25 September 2017 | Updated 01 January 1970

“Despite the increased political and macro-economic uncertainty following the UK’s EU referendum and recent general election, our outlook for the current year remains unchanged."

So said Glyn Barker, Interserve's Chairman recently as the company's financial results were declared. Unfortunately, the outlook Barker was referring to was a little short of dim if not completely disastrous. Now investors have lashed in to the firm for paying the CEO, under whose watch the outlook became quite so bad, a full bonus package on his departure despite him telling them all would be OK.

Adrian Ringrose was the CEO who not only led the  company to issue repeated profit warnings but also oversaw a massive crash in the international construction and support services share price - Interserve's value plummeted a whopping 50 per cent in the last month alone. This came after the company's financial report in August said it was sailing away from difficult times - only for the latest profit warning five weeks later to cause the markets to panic.


Comings and goings

Apart from Ringrose heading out the door, the Board has also announced (in June) the departure of Group Finance Director, Tim Haywood, who is to step down on September 30 'in order to pursue other interests'. Haywood was expected to remain with the company until November 30 - but this is still to be re-confirmed. No new Group Finance Director has been found. Debbie White, the incoming CEO, took-up her role on September 1.

According to The Times Ringrose, (who left in August) departed on good terms and thus 'has been paid £325,593 in salary and unused holiday for the period to March 2017; and 2015 and 2016 share awards that will take account of his notice period rather than the end of his employment last month'. Ringrose will also receive a bonus payment and has already been handed £30,000 in incidentals.


Financial statement

Although the following now appears in Interserve’s Financial Report under the name of Chairman Glyn Barker, it is widely accepted as being the words of reassurance that came from Ringrose's lips. 'Performance in the first half of 2017 was achieved against a background of challenging market conditions, regulatory and political changes and expected cost headwinds. In our Exited Energy from Waste business we are making progress on all projects. Overall we continue to believe the provision taken in 2016 remains appropriate, although significant risks and uncertainties remain'.

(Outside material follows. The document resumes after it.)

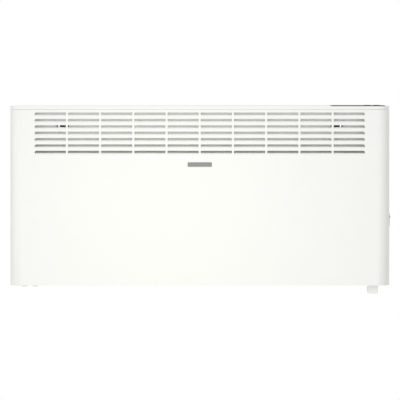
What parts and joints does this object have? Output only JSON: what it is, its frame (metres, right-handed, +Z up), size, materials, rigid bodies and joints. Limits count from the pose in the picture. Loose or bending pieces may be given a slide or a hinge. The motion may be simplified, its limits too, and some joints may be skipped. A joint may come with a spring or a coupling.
{
  "type": "panel convector heater",
  "caption": "Wall-hung electric panel convector heater with slotted warm-air outlet, top control panel, side mains switch and a tilt-off wall bracket.",
  "frame": {"origin": "on the wall plane, at the middle of the wall bracket's four screw holes", "axes": "+X to the right as seen from the room, +Y into the wall, +Z up; the front faces -Y"},
  "size_m": [0.9007, 0.1237, 0.4442],
  "materials": {
    "enamel_white": "fine-textured powder coat",
    "liner_white": "smooth heat-resistant enamel",
    "trim_white": "satin moulded plastic",
    "panel_black": "glossy tinted plastic",
    "display_glass": "polished",
    "key_black": "satin",
    "switch_black": "satin",
    "switch_grey": "satin",
    "badge_dark": "anodised",
    "galvanised": "bright spangled zinc",
    "spring_steel": "blackened",
    "zinc_screw": "zinc plated",
    "element_aluminium": "extruded, matt",
    "element_sheath": "drawn",
    "ceramic": "unglazed",
    "phenolic": "moulded",
    "brass": "plain",
    "board_green": "solder resist",
    "component_black": "moulded",
    "component_blue": "moulded",
    "capacitor_yellow": "moulded",
    "nylon_white": "moulded",
    "nylon_black": "moulded",
    "rubber_grey": "moulded",
    "lead_brown": "extruded",
    "lead_blue": "extruded",
    "lead_earth": "extruded",
    "lead_glass": "woven sleeve",
    "lead_grey": "extruded",
    "label_silver": "printed film, blank"
  },
  "bodies": {
    "wall_bracket": {"bracket_rail_left": "galvanised", "bracket_rail_right": "galvanised", "bracket_bar_upper": "galvanised", "bracket_bar_lower": "galvanised", "bracket_rivets": "zinc_screw", "catch_left": "spring_steel", "catch_right": "spring_steel"},
    "casing": {"rear_panel": "enamel_white", "end_channel_left": "enamel_white", "end_channel_right": "enamel_white", "top_channel": "enamel_white", "front_cover": "enamel_white", "top_trim": "trim_white", "bottom_grille": "enamel_white", "badge": "badge_dark", "control_panel": "panel_black", "display_module": "display_glass", "control_tray": "nylon_white", "control_board": "board_green", "key_switches": "component_black", "divider_left": "galvanised", "divider_right": "galvanised", "air_guide": "liner_white", "heater_profile": "element_aluminium", "heater_rod": "element_sheath", "element_bush_left": "ceramic", "element_bush_right": "ceramic", "thermal_cutout": "phenolic", "power_board": "board_green", "board_spacers": "nylon_white", "board_screws": "zinc_screw", "relay": "component_blue", "filter_capacitor": "capacitor_yellow", "heat_sink": "element_aluminium", "board_connector": "nylon_white", "ribbon_cable": "lead_grey", "terminal_block": "nylon_white", "cable_gland": "nylon_black", "gland_nut": "nylon_black", "switch_body": "switch_grey", "switch_blades": "brass", "sensor_cap": "trim_white", "sensor_bead": "component_black", "blanking_plugs": "nylon_white", "rating_plate": "label_silver", "wall_bumpers": "rubber_grey", "earth_stud": "brass", "live_leads": "lead_brown", "neutral_leads": "lead_blue", "earth_lead": "lead_earth", "element_leads": "lead_glass", "sensor_lead": "lead_grey", "back_screws": "zinc_screw", "floor_screws": "zinc_screw"},
    "switch_rocker": {"switch_rocker": "switch_black"},
    "key_menu": {"key_menu": "key_black"},
    "key_enter": {"key_enter": "key_black"},
    "key_minus": {"key_minus": "key_black"},
    "key_plus": {"key_plus": "key_black"}
  },
  "joints": [
    {"name": "casing_tilt", "type": "hinge", "parent": "wall_bracket", "child": "casing", "pos_m": [0, -0.0236, -0.172], "axis": [1, 0, 0], "range_deg": [0, 12], "deforming": ["catch_left", "catch_right"]},
    {"name": "rocker_tilt", "type": "hinge", "parent": "casing", "child": "switch_rocker", "pos_m": [0.4453, -0.0455, -0.0455], "axis": [0, 1, 0], "range_deg": [-18, 0]},
    {"name": "key_menu_press", "type": "slide", "parent": "casing", "child": "key_menu", "axis": [0, 0, -1], "range_m": [0, 0.0008], "stiffness_N_per_m": 400},
    {"name": "key_enter_press", "type": "slide", "parent": "casing", "child": "key_enter", "axis": [0, 0, -1], "range_m": [0, 0.0008], "stiffness_N_per_m": 400},
    {"name": "key_minus_press", "type": "slide", "parent": "casing", "child": "key_minus", "axis": [0, 0, -1], "range_m": [0, 0.0008], "stiffness_N_per_m": 400},
    {"name": "key_plus_press", "type": "slide", "parent": "casing", "child": "key_plus", "axis": [0, 0, -1], "range_m": [0, 0.0008], "stiffness_N_per_m": 400}
  ]
}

Significant risks and uncertainties

Those significant risks and uncertainties turned out to be a much bigger (and easily foreseeable) downturn in the anticipated fortunes of both the construction and support services divisions along with a massive under-estimate of the cost of  the exit from the Energy from Waste business. £160 million was the amount set-aside, which is now expected to be significantly was set at 'just' £70 million in May 2016.



The 'Glyn Barker's Financial Report' published in August continued: 'In the UK, we expect actions taken in the first half, both in construction and support services, to lead to a better performance in the second half. In the Middle East, we see the outlook in the region as broadly favourable, notwithstanding the potential impact on general economic activity in the region of continuing political tensions between Qatar and other GCC states. Construction International has made good progress, while the actions we have taken to reduce our cost base in Support Services International have created a smaller but more resilient business'.

Interserve will need to be resilient as it joins Mitie and Capita and G4S and Serco and Carillion et all with mud on their faces and a Government wondering where to turn to avoid unpleasant associations - although bad press is one thing, share holder anger another.

At 6:00pm on Monday September 25, Interserve's share price had risen to £113.61.